Evaluate the triple integral, tetrahedron $$\iiint_E x^2dV, \text{where E is the solid tetrahedron with vertices }(0,0,0), (1,0,0), (0,1,0), \text{and (0,0,1)}$$
I need some assistance on setting up the limits. If someone could help me learn how to set up my limits of integration, that would be great. I should be able to integrate it just fine. 
 A: Your tetrahedron is bordered by the coordinate planes, and the plane $x+y+z=1$. Sketch a picture! So $x\ge0,$ $y\ge0$, $z\ge0$ and $x+y+z\le1$. 
[Edit: If you have trouble with this step, then go and review how you determine
the equation of a plane given that you know three points on it. Here the coordinate planes $x=0$, $y=0$ and $z=0$ stand out.
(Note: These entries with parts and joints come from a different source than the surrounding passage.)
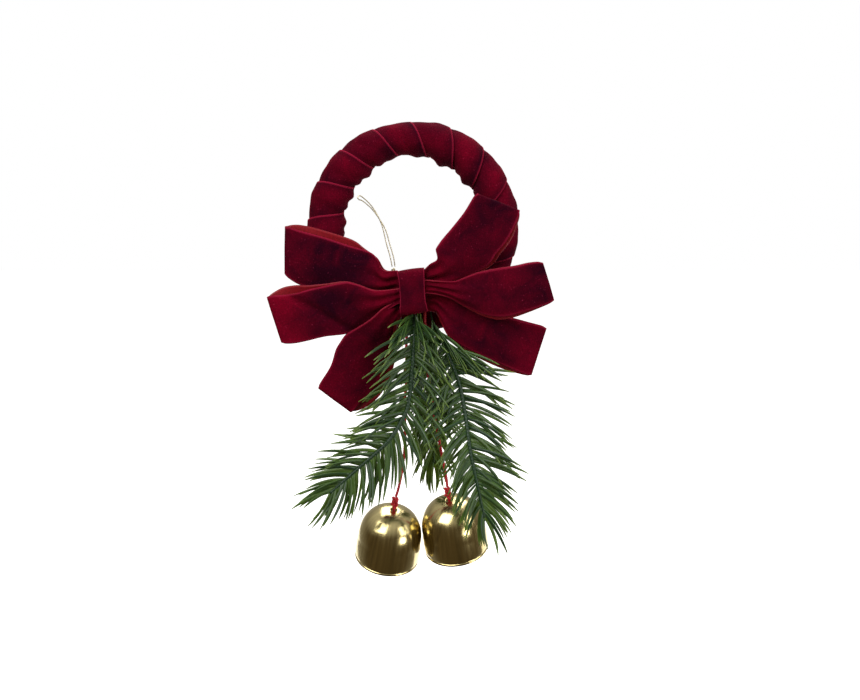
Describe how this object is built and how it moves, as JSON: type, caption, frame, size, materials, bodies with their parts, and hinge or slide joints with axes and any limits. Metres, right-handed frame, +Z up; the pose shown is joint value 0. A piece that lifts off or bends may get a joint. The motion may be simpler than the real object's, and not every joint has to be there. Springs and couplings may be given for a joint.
{
  "type": "christmas bell ornament",
  "caption": "Hanging ornament: velvet-wrapped hoop with a folded velvet bow, faux pine sprigs and small brass bells with clappers on red cords.",
  "frame": {"origin": "inside of the hoop at its top, on the surface that rests on the peg it hangs from", "axes": "+Z up, -Y towards the front with the bow, +X to the right seen from the front"},
  "size_m": [0.1325, 0.0498, 0.2247],
  "materials": {
    "velvet": "burgundy cotton-backed velvet ribbon, soft pile",
    "hoop_board": "plain moulded ring, unseen inside the ribbon",
    "green_wire": "dark green paper-wrapped florist's wire",
    "pine_foliage": "moulded polyethylene needles, satin",
    "red_cord": "braided cotton cord",
    "gold_thread": "metallised twisted thread",
    "bell_brass": "polished pale brass plate",
    "clapper_steel": "plain bright steel"
  },
  "bodies": {
    "ornament": {"hoop_core": "hoop_board", "hoop_ribbon": "velvet", "back_bow_ribbon": "velvet", "middle_bow_ribbon": "velvet", "front_bow_ribbon": "velvet", "knot_band": "velvet", "bow_tie_wire": "green_wire", "hanger_thread": "gold_thread", "hanger_knot": "gold_thread", "left_sprig_stem": "green_wire", "left_sprig_needles": "pine_foliage", "right_sprig_stem": "green_wire", "right_sprig_needles": "pine_foliage", "middle_sprig_stem": "green_wire", "middle_sprig_needles": "pine_foliage"},
    "left_cord_body": {"left_cord": "red_cord", "left_cord_knot": "red_cord"},
    "left_bell_body": {"left_bell": "bell_brass", "left_stopper_knot": "red_cord", "left_clapper_loop": "red_cord"},
    "left_clapper_body": {"left_clapper_rod": "clapper_steel", "left_clapper_ball": "clapper_steel"},
    "right_cord_body": {"right_cord": "red_cord", "right_cord_knot": "red_cord"},
    "right_bell_body": {"right_bell": "bell_brass", "right_stopper_knot": "red_cord", "right_clapper_loop": "red_cord"},
    "right_clapper_body": {"right_clapper_rod": "clapper_steel", "right_clapper_ball": "clapper_steel"}
  },
  "joints": [
    {"name": "left_cord_swing", "type": "hinge", "parent": "ornament", "child": "left_cord_body", "pos_m": [-0.0022, -0.0096, -0.074], "axis": [0, 1, 0], "range_deg": [0, 22]},
    {"name": "left_bell_rock", "type": "hinge", "parent": "left_cord_body", "child": "left_bell_body", "pos_m": [-0.0097, -0.0096, -0.1746], "axis": [1, 0, 0], "range_deg": [-22, 8]},
    {"name": "left_clapper_swing", "type": "hinge", "parent": "left_bell_body", "child": "left_clapper_body", "pos_m": [-0.01092, -0.00709, -0.18273], "axis": [0.0432, 0.9563, 0.2892], "range_deg": [-43, 43]},
    {"name": "right_cord_swing", "type": "hinge", "parent": "ornament", "child": "right_cord_body", "pos_m": [0.0059, -0.0096, -0.074], "axis": [0, 1, 0], "range_deg": [-22, 0]},
    {"name": "right_bell_rock", "type": "hinge", "parent": "right_cord_body", "child": "right_bell_body", "pos_m": [0.018, -0.0096, -0.1696], "axis": [1, 0, 0], "range_deg": [-22, 8]},
    {"name": "right_clapper_swing", "type": "hinge", "parent": "right_bell_body", "child": "right_clapper_body", "pos_m": [0.01922, -0.00709, -0.17773], "axis": [-0.0432, 0.9563, 0.2892], "range_deg": [-43, 43]}
  ]
}
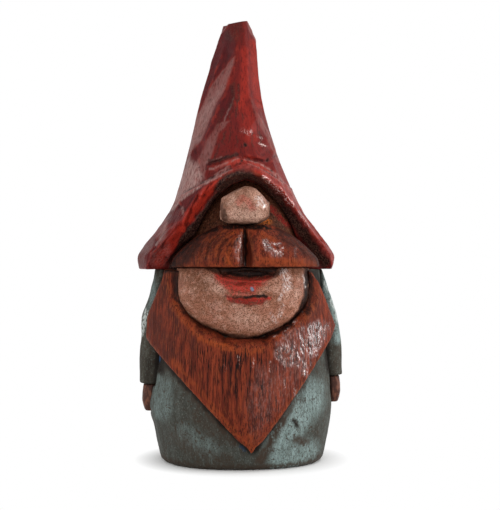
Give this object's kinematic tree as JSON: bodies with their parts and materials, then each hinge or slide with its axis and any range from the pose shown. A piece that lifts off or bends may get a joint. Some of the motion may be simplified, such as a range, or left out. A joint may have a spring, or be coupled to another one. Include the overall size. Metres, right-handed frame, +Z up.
{
  "type": "dwarf figurine",
  "caption": "Standing carved wooden dwarf with a tall pointed hat, ball nose, wide moustache and a beard to a point, painted and waxed, on a flat base.",
  "frame": {"origin": "centre of the base, on the surface it stands on", "axes": "+Z up along the figure, -Y out of the face, +X towards the dwarf's own left, which is on the right of a front view"},
  "size_m": [0.0847, 0.0776, 0.18],
  "materials": {
    "robe_block": "matt blue-grey oil paint, rubbed through to brown",
    "left_sleeve": "matt blue-grey oil paint with brown wash",
    "right_sleeve": "matt blue-grey oil paint with brown wash",
    "left_hand": "brown-stained flesh paint",
    "right_hand": "brown-stained flesh paint",
    "beard": "red-brown stain under varnish, open pores",
    "moustache": "red-brown stain under varnish, open pores",
    "face": "flesh paint with brown antiquing wash, red lips",
    "nose": "flesh paint with brown antiquing wash",
    "head_block": "dark brown wash",
    "hat": "red glaze with semi-gloss varnish",
    "neck_dowel": "bare turned beech",
    "hat_dowel": "bare turned beech",
    "face_dowel": "bare turned beech",
    "nose_dowel": "bare turned beech",
    "moustache_dowel_left": "bare turned beech",
    "moustache_dowel_right": "bare turned beech",
    "beard_dowel_left": "bare turned beech",
    "beard_dowel_right": "bare turned beech",
    "shoulder_dowel_left": "bare turned beech",
    "shoulder_dowel_right": "bare turned beech",
    "wrist_pin_left": "bare turned beech",
    "wrist_pin_right": "bare turned beech"
  },
  "bodies": {
    "root": {"robe_block": "robe_block", "left_sleeve": "left_sleeve", "right_sleeve": "right_sleeve", "left_hand": "left_hand", "right_hand": "right_hand", "beard": "beard", "moustache": "moustache", "face": "face", "nose": "nose", "head_block": "head_block", "hat": "hat", "neck_dowel": "neck_dowel", "hat_dowel": "hat_dowel", "face_dowel": "face_dowel", "nose_dowel": "nose_dowel", "moustache_dowel_left": "moustache_dowel_left", "moustache_dowel_right": "moustache_dowel_right", "beard_dowel_left": "beard_dowel_left", "beard_dowel_right": "beard_dowel_right", "shoulder_dowel_left": "shoulder_dowel_left", "shoulder_dowel_right": "shoulder_dowel_right", "wrist_pin_left": "wrist_pin_left", "wrist_pin_right": "wrist_pin_right"}
  },
  "joints": []
}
The fourth plane passes via the points $(1,0,0), (0,1,0)$ and $(0,0,1)$. If everything else fails, you can go through that process. Here with a bit of experience you should notice that the coordinates of these three points sum up to $1$. That gives you the equation of the last plane./Edit]
As a next step you should ask yourself the questions:


*

*If I know the values of $x$ and $y$, what is the allowable range for $z$?
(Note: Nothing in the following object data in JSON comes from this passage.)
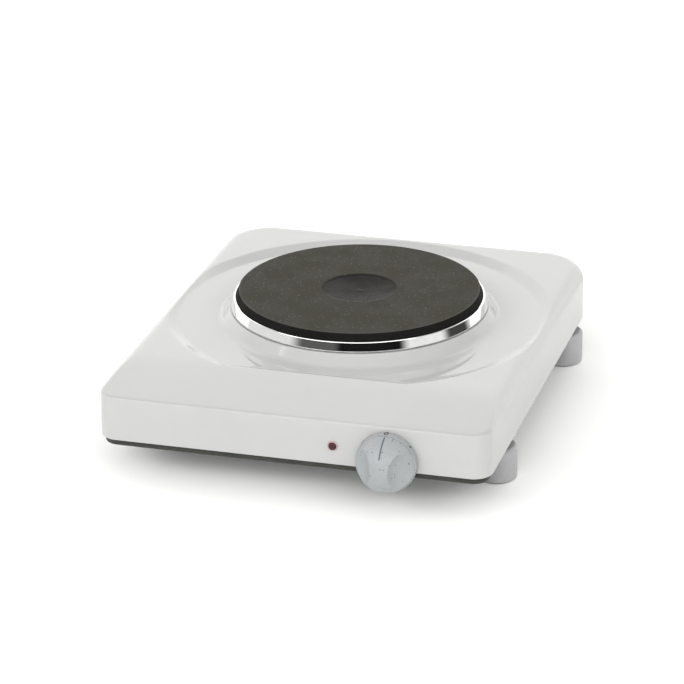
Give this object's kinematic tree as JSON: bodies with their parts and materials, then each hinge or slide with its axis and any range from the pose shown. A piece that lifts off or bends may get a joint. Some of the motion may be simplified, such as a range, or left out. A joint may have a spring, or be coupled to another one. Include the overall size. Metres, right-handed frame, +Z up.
{
  "type": "electric hot plate burner",
  "caption": "Free-standing electric hot plate: enamelled casing on round feet, cast-iron plate in a trim ring, rotary heat knob and pilot lamp.",
  "frame": {"origin": "on the floor, in the middle of the footprint box, knob and rear gland included", "axes": "+Z up, front with the knob towards -Y, +X to the right seen from the front"},
  "size_m": [0.288, 0.3714, 0.088],
  "materials": {
    "enamel": "white vitreous enamel, glossy",
    "cast_iron": "seasoned dark coating, fine grain",
    "stainless": "bright polished stainless sheet",
    "zinc": "zinc-plated sheet and screws",
    "knob_plastic": "light blue-grey moulded plastic, fine texture",
    "foot_plastic": "light grey moulded plastic",
    "rubber": "black rubber",
    "red_lens": "dark red clear plastic",
    "lamp_plastic": "pale clear plastic",
    "ceramic": "unglazed steatite",
    "dark_plastic": "black moulded plastic",
    "cement": "grey insulating cement over the coil",
    "brass": "bare brass",
    "fibre": "pressed mineral fibre",
    "lead": "silicone-covered lead"
  },
  "bodies": {
    "root": {"body_shell": "enamel", "base_pan": "zinc", "hotplate": "cast_iron", "heating_coil_inner": "cement", "heating_coil_middle": "cement", "heating_coil_outer": "cement", "trim_ring": "stainless", "ring_gasket": "fibre", "plate_cover": "zinc", "centre_stud": "zinc", "stud_washer": "zinc", "stud_nut": "zinc", "clamp_bar": "zinc", "plate_terminals": "ceramic", "thermal_cutout": "zinc", "heat_shield": "zinc", "switch_bracket": "zinc", "switch_housing": "dark_plastic", "switch_cover": "dark_plastic", "switch_screw_left": "zinc", "switch_screw_right": "zinc", "dial_ring": "knob_plastic", "lamp_body": "lamp_plastic", "lamp_lens": "red_lens", "lamp_clip": "stainless", "mains_terminals": "ceramic", "cord_gland": "rubber", "cord_clamp": "dark_plastic", "cord_clamp_screw_left": "zinc", "cord_clamp_screw_right": "zinc", "earth_tag": "brass", "earth_screw": "zinc", "foot_front_left": "foot_plastic", "foot_pad_front_left": "rubber", "foot_screw_front_left": "zinc", "corner_lug_front_left": "zinc", "base_screw_front_left": "zinc", "foot_front_right": "foot_plastic", "foot_pad_front_right": "rubber", "foot_screw_front_right": "zinc", "corner_lug_front_right": "zinc", "base_screw_front_right": "zinc", "foot_rear_left": "foot_plastic", "foot_pad_rear_left": "rubber", "foot_screw_rear_left": "zinc", "corner_lug_rear_left": "zinc", "base_screw_rear_left": "zinc", "foot_rear_right": "foot_plastic", "foot_pad_rear_right": "rubber", "foot_screw_rear_right": "zinc", "corner_lug_rear_right": "zinc", "base_screw_rear_right": "zinc", "lead_plate_low": "lead", "lead_plate_high": "lead", "lead_mains": "lead", "lead_lamp": "lead"},
    "knob_body": {"knob": "knob_plastic", "knob_clip": "stainless", "switch_shaft": "brass", "cam_drum": "ceramic"}
  },
  "joints": [
    {"name": "knob_turn", "type": "hinge", "parent": "root", "child": "knob_body", "pos_m": [0.07, -0.16025, 0.0375], "axis": [0, -1, 0], "continuous": true}
  ]
}
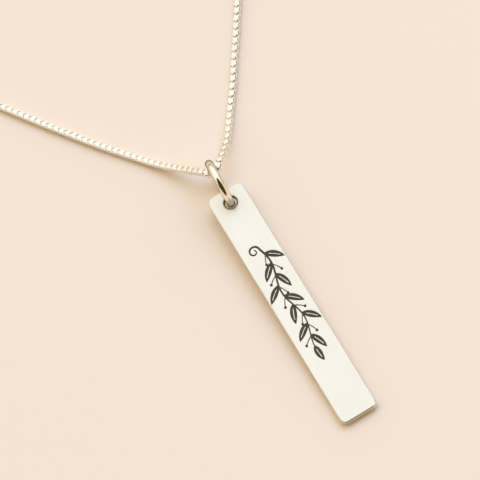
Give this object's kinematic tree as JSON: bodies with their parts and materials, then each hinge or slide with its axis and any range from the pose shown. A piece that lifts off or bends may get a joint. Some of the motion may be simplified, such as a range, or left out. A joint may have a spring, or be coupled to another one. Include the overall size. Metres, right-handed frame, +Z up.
{
  "type": "rectangular tag necklace",
  "caption": "Narrow rectangular metal tag with bevelled edges on a standing jump ring, strung on a fine box chain that lies as a whole closed loop with a plain barrel clasp.",
  "frame": {"origin": "on the table, under the middle of the whole necklace as it lies (bottom centre of its box)", "axes": "+Z up from the table; +Y from the tag through the jump ring to the clasp, so the tag's lower end points to -Y; +X to the right when the tag's engraved face is seen with its lower end towards the viewer"},
  "size_m": [0.118, 0.2114, 0.0066],
  "materials": {
    "tag_silver": "polished silver with fine wipe marks and blackened engraving",
    "ring_silver": "polished silver wire",
    "chain_silver": "polished silver links, dull between them",
    "clasp_silver": "polished silver"
  },
  "bodies": {
    "root": {"tag": "tag_silver", "jump_ring": "ring_silver", "chain": "chain_silver", "clasp": "clasp_silver"}
  },
  "joints": []
}
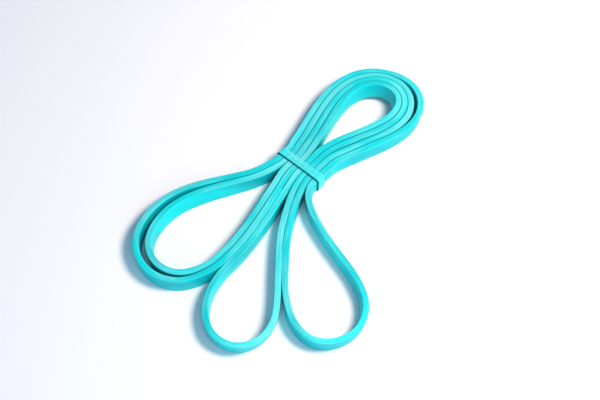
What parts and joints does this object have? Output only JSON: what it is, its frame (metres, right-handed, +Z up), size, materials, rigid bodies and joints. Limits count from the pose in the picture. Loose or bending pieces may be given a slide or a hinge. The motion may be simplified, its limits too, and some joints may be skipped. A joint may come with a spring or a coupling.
{
  "type": "resistance band",
  "caption": "Flat latex loop resistance band, folded into nested head turns and open tail loops, and tied at the waist by a thin rubber keeper.",
  "frame": {"origin": "on the rest surface, under the middle of the keeper at the tied waist", "axes": "+Y along the bundle towards the nested head turns, +X to the right, +Z up from the rest surface"},
  "size_m": [0.1712, 0.2487, 0.0131],
  "materials": {
    "latex": "satin",
    "latex_keeper": "satin"
  },
  "bodies": {
    "waist": {"waist_strand_1": "latex", "waist_strand_2": "latex", "waist_strand_3": "latex", "waist_strand_4": "latex", "waist_strand_5": "latex", "waist_strand_6": "latex", "waist_strand_7": "latex", "waist_strand_8": "latex"},
    "keeper": {"keeper": "latex_keeper"},
    "head": {"head_turn_1": "latex", "head_turn_2": "latex", "head_turn_3": "latex", "head_turn_4": "latex"},
    "left_loops": {"left_loop_outer": "latex", "left_loop_inner": "latex"},
    "middle_loop": {"middle_loop": "latex"},
    "right_loop": {"right_loop": "latex"}
  },
  "joints": [
    {"name": "keeper_slide", "type": "slide", "parent": "waist", "child": "keeper", "axis": [0, 1, 0], "range_m": [-0.0025, 0.0025]},
    {"name": "head_sway", "type": "hinge", "parent": "waist", "child": "head", "pos_m": [0, 0, 0], "axis": [0, 0, 1], "range_deg": [-10, 10], "stiffness_Nm_per_rad": 0.05},
    {"name": "left_sway", "type": "hinge", "parent": "waist", "child": "left_loops", "pos_m": [-0.0094, 0, 0], "axis": [0, 0, 1], "range_deg": [-15, 0], "stiffness_Nm_per_rad": 0.05},
    {"name": "middle_sway", "type": "hinge", "parent": "waist", "child": "middle_loop", "pos_m": [0.0094, 0, 0], "axis": [0, 0, 1], "range_deg": [0, 7.5], "stiffness_Nm_per_rad": 0.05},
    {"name": "right_sway", "type": "hinge", "parent": "waist", "child": "right_loop", "pos_m": [0.0094, 0, 0], "axis": [0, 0, 1], "range_deg": [0, 15], "stiffness_Nm_per_rad": 0.05}
  ],
  "couplings": [
    {"joint": "middle_sway", "follows": "right_sway", "ratio": 0.5}
  ]
}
*Ignoring $z$, if I know the value of $x$, what is the allowable range for $y$?

*Ignoring $z$ and $y$, what is the allowable range for $x$?
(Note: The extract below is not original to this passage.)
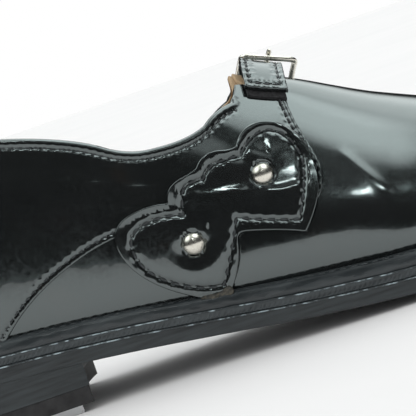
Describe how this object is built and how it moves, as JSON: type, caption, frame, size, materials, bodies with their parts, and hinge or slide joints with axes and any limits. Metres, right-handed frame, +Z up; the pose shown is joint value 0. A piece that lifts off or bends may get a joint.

This will give you the limits, if you first integrate w.r.t. $z$, then $y$, last $x$.
If you prefer (sometimes it will be to your advantage), you can process the variables in a different order.
A: Your volume is bounded by the plane $x+y+z=1$ and the coordinate axes.  Therefore, one way to express this integral is as follows:
$$\int_0^1 dx \, x^2 \, \int_0^{1-x} dy \, \int_0^{1-x-y} dz $$ 
The way to interpret this integral is to imagine a single point in the $xy$ plane, and a line through that point that varies from $z=0$ to where it hits the plane $x+y+z=1$, at $z=1-x-y$.  The inner integral represents integrating the function over that line in $z$.  You then integrate over all points $(x,y)$ within the tetrahedron, and we choose all $y$ between $y=0$ and $y=1-x$, and $x$ between $x=0$ and $x=1$.
You could easily evaluate the integral in a different order, viz.
$$\int_0^1 dy  \, \int_0^{1-y} dz \, \int_0^{1-z-y} dx \, x^2 $$ 
although, given the function you want to integrate over this tetrahedron, it may be easier to integrate in one arrangement than in another.